Woodland police report shows increase in violent crime over summer
The Woodland Police Department released its quarterly status report that highlighted notable improvements in traffic enforcement, decrease in shootings and efforts to connect the city’s homeless population to valuable resources. The report outlined crimes that occurred from July through September and showed that larceny/thefts, simple assaults and aggravated assaults were the three most common. However, the report also showed a stark decrease in motor vehicle theft compared to the last quarter.
Crimes involving rape saw a 300% increase while crimes involving aggravated assaults saw a 144% increase. “In regards to crime, violent crime is up but I’m seeing a positive trend,” Woodland Police Chief Derrek Kaff said during last week’s City Council meeting. He noted that shootings slowed down dramatically during the last quarter.
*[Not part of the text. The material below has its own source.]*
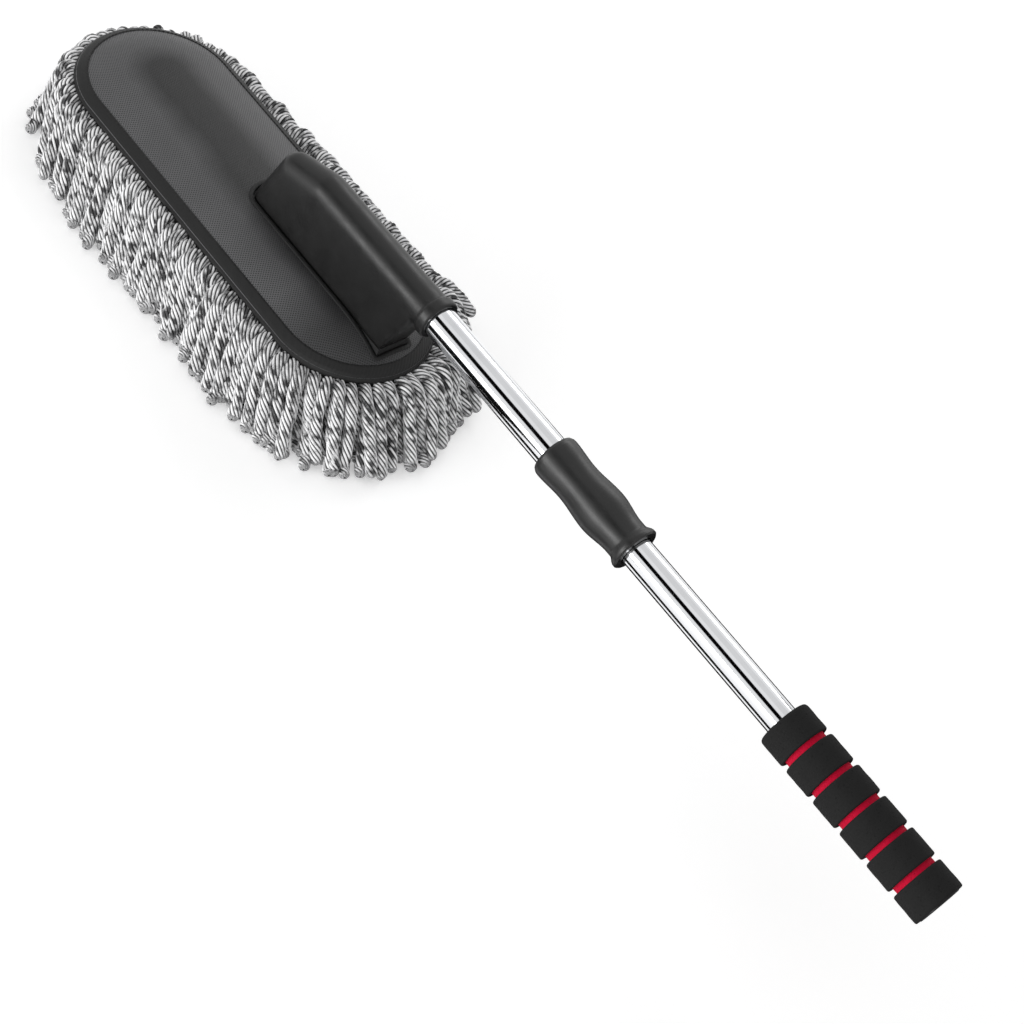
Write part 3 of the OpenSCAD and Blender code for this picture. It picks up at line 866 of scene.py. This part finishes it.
def camera_axes():
    """The camera's right, up and backward directions."""
    a, e = math.radians(AZIMUTH), math.radians(ELEVATION)
    back = Vector((math.sin(a) * math.cos(e), -math.cos(a) * math.cos(e), math.sin(e)))
    right = Vector((0, 0, 1)).cross(back).normalized()
    up = back.cross(right)
    roll = Matrix.Rotation(math.radians(ROLL), 3, back)
    return roll @ right, roll @ up, back


def build_camera():
    """The camera, aimed at the pole with a slight roll."""
    right, up, back = camera_axes()
    data = bpy.data.cameras.new("camera")
    data.sensor_width = 36
    data.lens = 18 / math.tan(math.radians(FIELD / 2))
    data.clip_end = 50
    cam = bpy.data.objects.new("camera", data)
    turn = Matrix((right, up, back)).transposed().to_4x4()
    cam.matrix_world = Matrix.Translation(AIM + back * DISTANCE) @ turn
    bpy.context.collection.objects.link(cam)
    bpy.context.scene.camera = cam


def area_light(name, position, target, size, watts):
    """A rectangular softbox that faces a target."""
    data = bpy.data.lights.new(name, "AREA")
    data.shape = "RECTANGLE"
    data.size, data.size_y = size
    data.energy = watts
    obj = bpy.data.objects.new(name, data)
    direction = Vector(target) - Vector(position)
    obj.rotation_mode = "QUATERNION"
    obj.rotation_quaternion = direction.to_track_quat("-Z", "Y")
    obj.location = position
    bpy.context.collection.objects.link(obj)
    return obj


def build_floor():
    """A wide sheet of pale paper under the object."""
    def paper(tree, shader):
        tone = remap(tree, noise(tree, 3.0, 2.0), 0.3, 0.7)
        feed(tree, shader, "Base Color", blend_colour(tree, tone, grey(0.93), grey(0.96)))
    bpy.ops.mesh.primitive_plane_add(size=12, location=(0.3, 0, 0))
    floor = bpy.context.object
    floor.name = "floor"
    floor.data.materials.append(material("floor_paper", paper, Roughness=0.9,
                                         Specular_IOR_Level=0.0, Emission_Color=grey(1.0),
                                         Emission_Strength=FLOOR_GLOW))


def glossy_card(name, lo, hi, z):
    """A black card flat on the floor that only reflections see."""
    verts = [(lo[0], lo[1], z), (hi[0], lo[1], z), (hi[0], hi[1], z), (lo[0], hi[1], z)]

    def flat(tree, shader):
        dusty = blend_colour(tree, noise(tree, 4.0), grey(0.0), grey(0.01))
        feed(tree, shader, "Base Color", dusty)
    black = material(name, flat, Specular_IOR_Level=0.0)
    card = mesh_object(name, verts, [(0, 1, 2, 3)], black, smooth=False)
    for kind in ("camera", "diffuse", "transmission", "volume_scatter", "shadow"):
        setattr(card, "visible_" + kind, False)


def build_world():
    """A white studio, with dark flags that only reflections see, placed round the pole."""
    world = bpy.data.worlds.new("studio")
    bpy.context.scene.world = world
    world.use_nodes = True
    tree = world.node_tree
    tree.nodes.clear()
    direction = add(tree, "TexCoord").outputs["Generated"]
    back = camera_axes()[2]
    along = Vector((1, 0, 0))
    across = along.cross(back).normalized()
    facing = across.cross(along).normalized()
    if across.z < 0:
        across.negate()
    side, front = (add(tree, "VectorMath", {0: direction, 1: axis},
                       operation="DOT_PRODUCT").outputs["Value"] for axis in (across, facing))
    angle = calc(tree, "MULTIPLY", calc(tree, "ARCTAN2", side, front), 180 / math.pi)
    level = None
    for centre, half, soft, dark in FLAGS:
        gap = calc(tree, "ABSOLUTE", calc(tree, "SUBTRACT", angle, float(centre)))
        band = remap(tree, gap, half, half + soft, dark, 1.0)
        level = band if level is None else calc(tree, "MULTIPLY", level, band)
    white = add(tree, "Background", {"Color": (1, 1, 1, 1), "Strength": AMBIENT})
    seen = add(tree, "Background", {"Color": blend_colour(tree, level, grey(0.0), grey(1.0)),
                                    "Strength": AMBIENT_SEEN})
    glossy = add(tree, "LightPath").outputs["Is Glossy Ray"]
    mixer = add(tree, "MixShader", {0: glossy, 1: white.outputs[0], 2: seen.outputs[0]})
    out = add(tree, "OutputWorld")
    tree.links.new(mixer.outputs[0], out.inputs[0])


def build_studio():
    build_floor()
    build_world()
    build_camera()
    area_light("key", (0.05, -1.5, 0.29), (0.25, 0, 0.1), (1.7, 0.42), 17)
    area_light("back", (-0.25, 1.10, 0.80), (0.15, 0, 0.1), (1.2, 0.5), 5)
    glossy_card("floor_flag_left", (-0.05, -0.60), (0.20, -0.127), 0.001)
    glossy_card("floor_flag_front", (0.16, -0.125), (0.80, -0.060), 0.001)
    glossy_card("floor_flag_under", (0.16, -0.020), (0.80, 0.550), 0.001)
    bpy.context.scene.view_settings.view_transform = "Standard"


build_cover()
build_binding()
build_slot_binding()
build_stitches()
build_hidden_layers()
build_yarn()
build_spine()
build_tubes()
build_grip()
finish_cad_nodes()
build_studio()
“Where we had experienced a shooting every five days during the first six months of 2021. That number has gone way down and is now one shooting in 20 days,” he emphasized. Kaff said there are a number of factors that he thinks contributed to the success in reducing shootings including working with the Yolo County District Attorney’s Office and community groups.
“The gang task force is working together with the Yolo District Attorney’s Office to keep our most violent criminals incarcerated, (which) is certainly a big factor,” he stressed. “I also want to highlight the community groups such as Advanced Peace that are also working to provide activities and alternatives to violence for people currently engaged in criminal activity or could be heading down that wrong path.” Kaff argued that this two-pronged approach appears to be working but noted there is still a lot more work that needs to be done.
Traffic enforcement in Woodland has increased significantly as well, according to Kaff. “When we’re talking total citations, there was a 62% increase in total citations,” Kaff stated. He also noted a 99% increase in radar speed citations and a 433% increase in citations relating to loud exhaust/altered smog equipment.
“This is intentional based on the complaints that we’re getting from the community and the council,” Kaff said. “Traffic is always a big concern in our community, which is why this is one of the four main focus areas of our strategic plan.” Kaff also noted that the police department recently completed training regarding street racing and enforcement, which might be another reason there was a dramatic increase in loud exhaust citations. The city’s Homeless Outreach Street Team (HOST) assisted in dealing with crimes, clean-up projects and monitoring of the city’s parks.
“HOST continues to work with our county and state partners to abate camps, enforce laws and assist those who want to engage in resources with those programs that are available,” Kaff emphasized.
The team increased its downtown patrols significantly during the last quarter while still managing to clean a considerable number of camps, offering services to those who needed them and keeping in touch with local businesses.
“While there are still areas for improvement, Woodland PD has been successful at identifying and facing our community and taking action,” Kaff stated.